In which the BBC ignores prejudice in Israeli football

Readers will surely not have forgotten the bout of BBC binge-reporting a couple of months ago on the subject of a group of racist fans of the Beitar Jerusalem football club. At the time, no fewer than four reports on the same subject appeared on the BBC News website in less than a week.

On March 23rd the Kfar Kama Sports Club youth football team – renowned for its mixed squads of players from Jewish, Arab and Circassian backgrounds and its promotion of tolerance through sport – travelled to an away match in the Druze village of Majdal Shams in the north Golan Heights. The game, however, did not take place

“Dozens of residents of the Majdal Shams village, located in the Golan near the Syrian border, stormed a local soccer field Saturday, demanding that the Youth Division game played on the field – between the Kfar Kama team and the local team – be immediately discontinued.

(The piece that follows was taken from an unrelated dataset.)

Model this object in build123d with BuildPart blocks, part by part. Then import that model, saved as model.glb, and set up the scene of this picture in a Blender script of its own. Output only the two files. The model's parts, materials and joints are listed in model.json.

The reason, the rioters insisted, was that the soccer field belongs to Syrian territory, on which Israeli league teams are not allowed to play.” […]

” “We did not expect such a traumatic incident to happen to the kids,” said Kfar Kama coach Nir Adin, adding that the Majdal Shams team usually hosts games in the Arab town of Nahf in the Galilee and that Saturday was the first time his team played in Majdal Shams.

According to Adin, “After the riot started we didn’t want things to turn violent so we hurried to take the kids down to the locker room. Dozens of people stormed the field and drove us away.”

The Majdal Shams team was also taken by surprise.

Coach Nadib Ayoub said: “This is a disaster for us – especially for the kids. This was supposed to be a historic game for us, hosting a game for the first time. Nothing could prepare us for this scenario. This was very unfortunate.” “

A week later, the troublemakers were back.

Revealingly, this instance of prejudice in football did not warrant four articles – or indeed any articles at all – from the BBC’s correspondents in Jerusalem.  

Of course one does not expect the BBC to provide comprehensive coverage of all sporting events in Israel: for that we have the local media. But if – as it did in the case of Beitar Jerusalem – the BBC is going to cynically employ the actions of football fans as a hook upon which to hang obsessive coverage deliberately designed to create the impression in the minds of its audiences that Israel is a country riddled with racism, then it must acknowledge that it cannot selectively limit that coverage to the actions of Israeli Jews alone without having its impartiality called into doubt.